▶ _Written exercise_: Give the data again exactly, from its opening line through the line in which "two control axes." appears.

▶ _Provided records_:

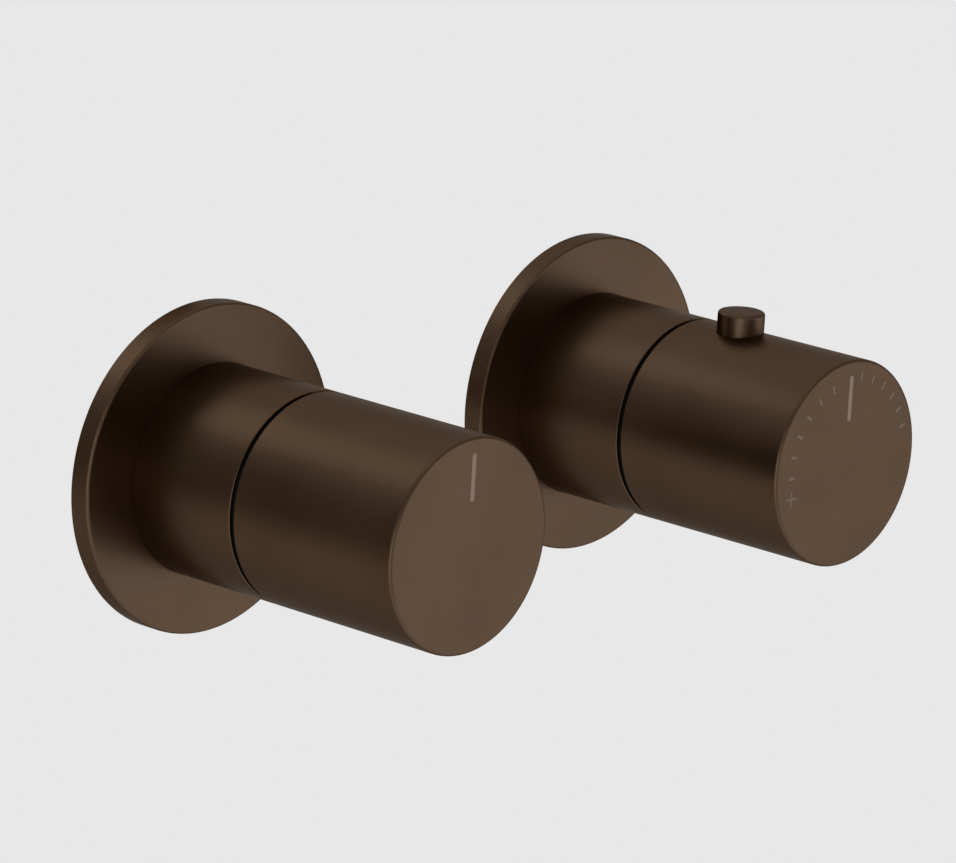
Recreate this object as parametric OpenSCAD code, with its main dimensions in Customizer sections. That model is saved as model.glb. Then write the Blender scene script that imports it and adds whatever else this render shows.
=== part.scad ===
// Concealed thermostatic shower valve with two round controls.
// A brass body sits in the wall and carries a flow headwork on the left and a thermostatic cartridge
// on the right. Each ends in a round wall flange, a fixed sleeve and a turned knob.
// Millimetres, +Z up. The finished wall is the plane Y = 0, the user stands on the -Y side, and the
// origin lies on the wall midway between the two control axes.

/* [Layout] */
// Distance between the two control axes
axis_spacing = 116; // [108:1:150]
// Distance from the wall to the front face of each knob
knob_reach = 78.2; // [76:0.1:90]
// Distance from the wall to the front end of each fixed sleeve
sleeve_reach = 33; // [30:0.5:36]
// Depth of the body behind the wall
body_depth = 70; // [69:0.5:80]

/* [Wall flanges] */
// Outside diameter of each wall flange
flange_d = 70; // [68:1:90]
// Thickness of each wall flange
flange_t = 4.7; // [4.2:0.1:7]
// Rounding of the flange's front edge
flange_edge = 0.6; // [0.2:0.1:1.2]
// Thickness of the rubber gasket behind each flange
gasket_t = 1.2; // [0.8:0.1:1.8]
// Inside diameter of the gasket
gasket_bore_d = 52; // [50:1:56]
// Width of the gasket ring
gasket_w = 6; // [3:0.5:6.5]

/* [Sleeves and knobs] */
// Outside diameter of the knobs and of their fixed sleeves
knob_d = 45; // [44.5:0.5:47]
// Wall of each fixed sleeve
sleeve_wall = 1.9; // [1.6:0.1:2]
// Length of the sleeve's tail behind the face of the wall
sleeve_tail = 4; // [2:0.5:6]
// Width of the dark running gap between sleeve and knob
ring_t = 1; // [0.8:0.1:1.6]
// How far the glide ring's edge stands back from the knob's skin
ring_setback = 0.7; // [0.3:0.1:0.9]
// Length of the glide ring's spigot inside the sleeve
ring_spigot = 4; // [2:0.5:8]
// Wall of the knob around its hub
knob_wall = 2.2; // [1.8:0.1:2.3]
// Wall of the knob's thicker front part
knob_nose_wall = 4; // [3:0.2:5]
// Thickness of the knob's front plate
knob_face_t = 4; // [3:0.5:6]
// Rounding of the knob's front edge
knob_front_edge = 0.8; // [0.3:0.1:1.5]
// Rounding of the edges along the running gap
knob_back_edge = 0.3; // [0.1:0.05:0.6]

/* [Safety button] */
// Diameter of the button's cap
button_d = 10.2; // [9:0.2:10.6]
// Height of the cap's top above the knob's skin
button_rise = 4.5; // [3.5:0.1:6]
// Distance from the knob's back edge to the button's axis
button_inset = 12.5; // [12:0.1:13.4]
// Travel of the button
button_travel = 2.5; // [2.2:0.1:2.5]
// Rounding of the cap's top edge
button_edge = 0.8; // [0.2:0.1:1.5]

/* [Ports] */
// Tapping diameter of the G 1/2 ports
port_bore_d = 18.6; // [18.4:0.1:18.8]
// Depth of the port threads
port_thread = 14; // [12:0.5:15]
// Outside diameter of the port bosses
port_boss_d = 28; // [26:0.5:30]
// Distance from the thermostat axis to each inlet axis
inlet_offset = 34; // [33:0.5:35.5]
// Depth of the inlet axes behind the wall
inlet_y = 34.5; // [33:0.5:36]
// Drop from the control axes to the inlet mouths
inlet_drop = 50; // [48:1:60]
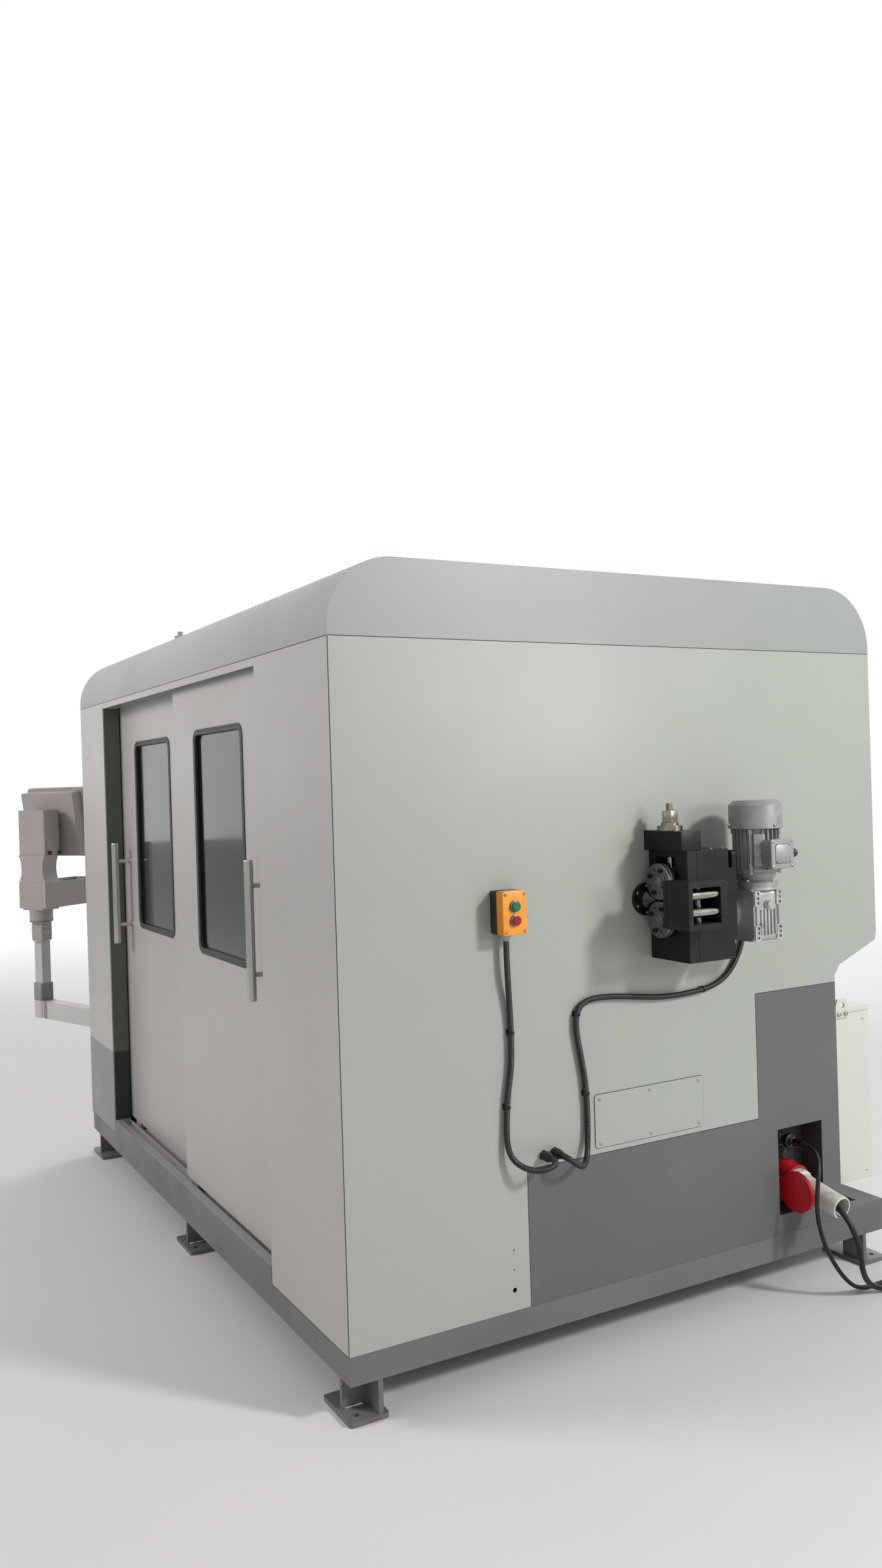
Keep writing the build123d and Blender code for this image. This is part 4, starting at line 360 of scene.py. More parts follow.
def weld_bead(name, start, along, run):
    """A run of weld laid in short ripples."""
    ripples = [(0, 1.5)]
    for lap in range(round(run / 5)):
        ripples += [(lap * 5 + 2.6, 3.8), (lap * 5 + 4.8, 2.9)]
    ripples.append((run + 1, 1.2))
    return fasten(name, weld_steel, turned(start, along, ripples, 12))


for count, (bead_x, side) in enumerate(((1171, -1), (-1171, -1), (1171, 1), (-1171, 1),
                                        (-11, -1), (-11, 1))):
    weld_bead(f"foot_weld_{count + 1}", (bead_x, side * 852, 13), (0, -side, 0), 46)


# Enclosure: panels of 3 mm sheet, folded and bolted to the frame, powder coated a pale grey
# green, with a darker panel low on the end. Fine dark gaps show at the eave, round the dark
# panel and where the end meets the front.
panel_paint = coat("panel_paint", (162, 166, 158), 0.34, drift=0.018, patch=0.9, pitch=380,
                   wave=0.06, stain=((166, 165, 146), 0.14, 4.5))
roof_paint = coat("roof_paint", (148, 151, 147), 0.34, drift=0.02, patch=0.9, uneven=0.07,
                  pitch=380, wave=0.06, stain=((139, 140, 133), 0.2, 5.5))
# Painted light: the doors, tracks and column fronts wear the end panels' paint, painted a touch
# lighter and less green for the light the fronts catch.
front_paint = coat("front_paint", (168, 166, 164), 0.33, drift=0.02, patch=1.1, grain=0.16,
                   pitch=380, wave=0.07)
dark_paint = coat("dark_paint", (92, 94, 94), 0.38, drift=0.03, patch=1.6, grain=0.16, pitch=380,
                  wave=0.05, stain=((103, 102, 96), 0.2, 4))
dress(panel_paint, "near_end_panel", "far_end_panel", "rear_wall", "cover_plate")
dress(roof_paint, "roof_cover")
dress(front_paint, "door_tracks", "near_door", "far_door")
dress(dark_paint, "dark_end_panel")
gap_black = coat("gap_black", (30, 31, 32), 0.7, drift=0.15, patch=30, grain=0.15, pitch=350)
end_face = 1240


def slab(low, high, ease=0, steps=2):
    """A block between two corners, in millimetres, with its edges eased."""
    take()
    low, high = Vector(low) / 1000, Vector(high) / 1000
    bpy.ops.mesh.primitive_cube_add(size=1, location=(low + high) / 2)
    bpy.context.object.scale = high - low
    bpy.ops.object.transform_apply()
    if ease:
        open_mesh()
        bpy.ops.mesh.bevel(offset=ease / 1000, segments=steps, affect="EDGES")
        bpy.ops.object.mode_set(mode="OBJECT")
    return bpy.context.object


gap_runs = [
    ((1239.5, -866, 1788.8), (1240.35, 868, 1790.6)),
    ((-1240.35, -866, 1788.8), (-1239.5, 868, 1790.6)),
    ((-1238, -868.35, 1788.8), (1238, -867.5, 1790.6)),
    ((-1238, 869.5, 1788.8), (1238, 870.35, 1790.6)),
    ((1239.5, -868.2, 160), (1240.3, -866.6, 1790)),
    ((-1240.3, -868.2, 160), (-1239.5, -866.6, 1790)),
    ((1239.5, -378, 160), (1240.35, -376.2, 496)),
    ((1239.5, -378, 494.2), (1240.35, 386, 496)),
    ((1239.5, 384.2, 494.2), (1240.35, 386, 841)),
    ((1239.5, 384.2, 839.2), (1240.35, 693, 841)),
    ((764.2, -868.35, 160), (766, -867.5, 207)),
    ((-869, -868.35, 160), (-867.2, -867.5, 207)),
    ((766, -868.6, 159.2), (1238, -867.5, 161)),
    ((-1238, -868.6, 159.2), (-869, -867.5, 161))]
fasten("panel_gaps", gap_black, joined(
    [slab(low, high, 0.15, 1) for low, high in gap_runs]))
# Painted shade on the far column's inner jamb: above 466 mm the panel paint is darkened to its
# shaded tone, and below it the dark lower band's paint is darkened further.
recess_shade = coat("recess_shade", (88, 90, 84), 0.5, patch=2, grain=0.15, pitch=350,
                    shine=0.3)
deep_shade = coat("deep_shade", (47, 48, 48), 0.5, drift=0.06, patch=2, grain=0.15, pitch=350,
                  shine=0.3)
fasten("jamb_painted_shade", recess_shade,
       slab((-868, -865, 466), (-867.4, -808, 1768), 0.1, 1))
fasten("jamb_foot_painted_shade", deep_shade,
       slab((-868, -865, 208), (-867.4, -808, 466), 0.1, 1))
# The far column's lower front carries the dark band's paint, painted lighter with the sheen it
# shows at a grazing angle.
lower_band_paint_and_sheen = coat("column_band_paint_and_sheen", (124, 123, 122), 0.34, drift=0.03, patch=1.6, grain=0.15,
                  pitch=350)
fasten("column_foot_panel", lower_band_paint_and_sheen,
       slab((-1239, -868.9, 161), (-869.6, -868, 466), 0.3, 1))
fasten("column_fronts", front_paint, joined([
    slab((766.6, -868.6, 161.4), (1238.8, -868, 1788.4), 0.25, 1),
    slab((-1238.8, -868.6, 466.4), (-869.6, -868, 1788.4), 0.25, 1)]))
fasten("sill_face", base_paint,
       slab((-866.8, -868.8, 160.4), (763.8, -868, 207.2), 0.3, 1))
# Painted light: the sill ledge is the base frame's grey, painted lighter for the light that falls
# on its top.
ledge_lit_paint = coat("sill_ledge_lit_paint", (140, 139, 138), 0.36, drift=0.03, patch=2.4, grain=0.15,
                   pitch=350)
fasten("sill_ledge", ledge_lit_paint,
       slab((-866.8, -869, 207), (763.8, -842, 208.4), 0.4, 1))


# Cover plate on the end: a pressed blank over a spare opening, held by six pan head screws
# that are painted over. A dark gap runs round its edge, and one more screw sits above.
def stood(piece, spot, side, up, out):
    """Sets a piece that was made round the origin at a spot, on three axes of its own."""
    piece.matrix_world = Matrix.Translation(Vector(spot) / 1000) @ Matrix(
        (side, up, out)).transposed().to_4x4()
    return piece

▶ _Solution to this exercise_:
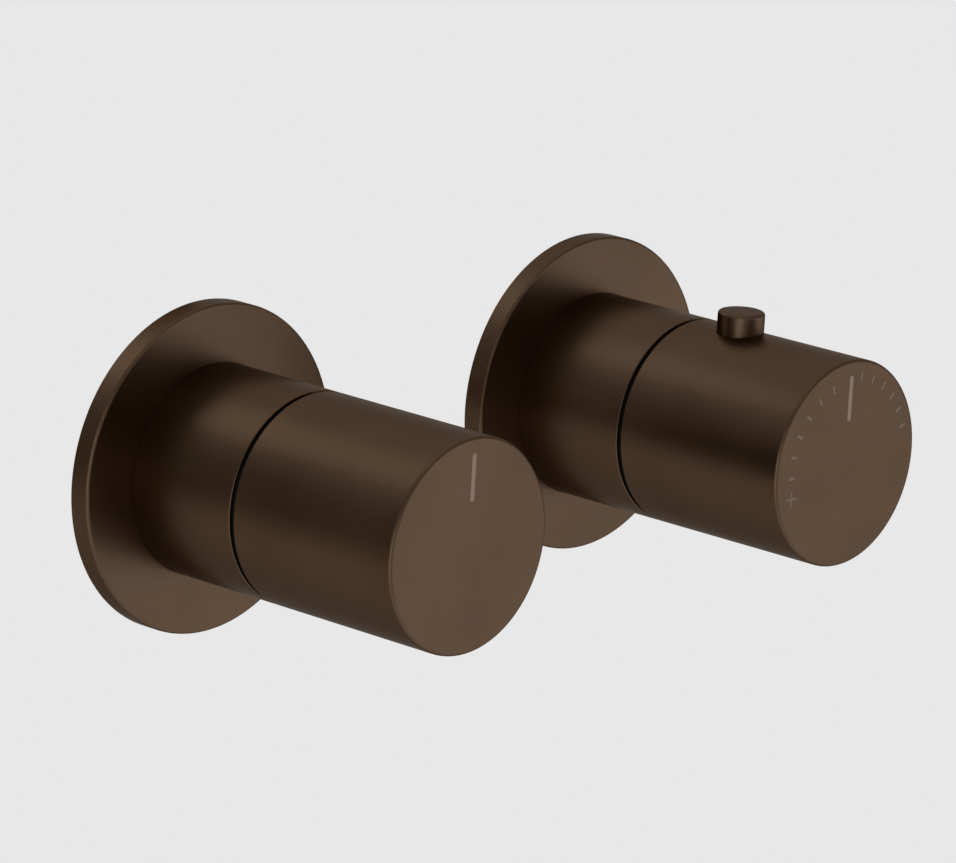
Recreate this object as parametric OpenSCAD code, with its main dimensions in Customizer sections. That model is saved as model.glb. Then write the Blender scene script that imports it and adds whatever else this render shows.
=== part.scad ===
// Concealed thermostatic shower valve with two round controls.
// A brass body sits in the wall and carries a flow headwork on the left and a thermostatic cartridge
// on the right. Each ends in a round wall flange, a fixed sleeve and a turned knob.
// Millimetres, +Z up. The finished wall is the plane Y = 0, the user stands on the -Y side, and the
// origin lies on the wall midway between the two control axes.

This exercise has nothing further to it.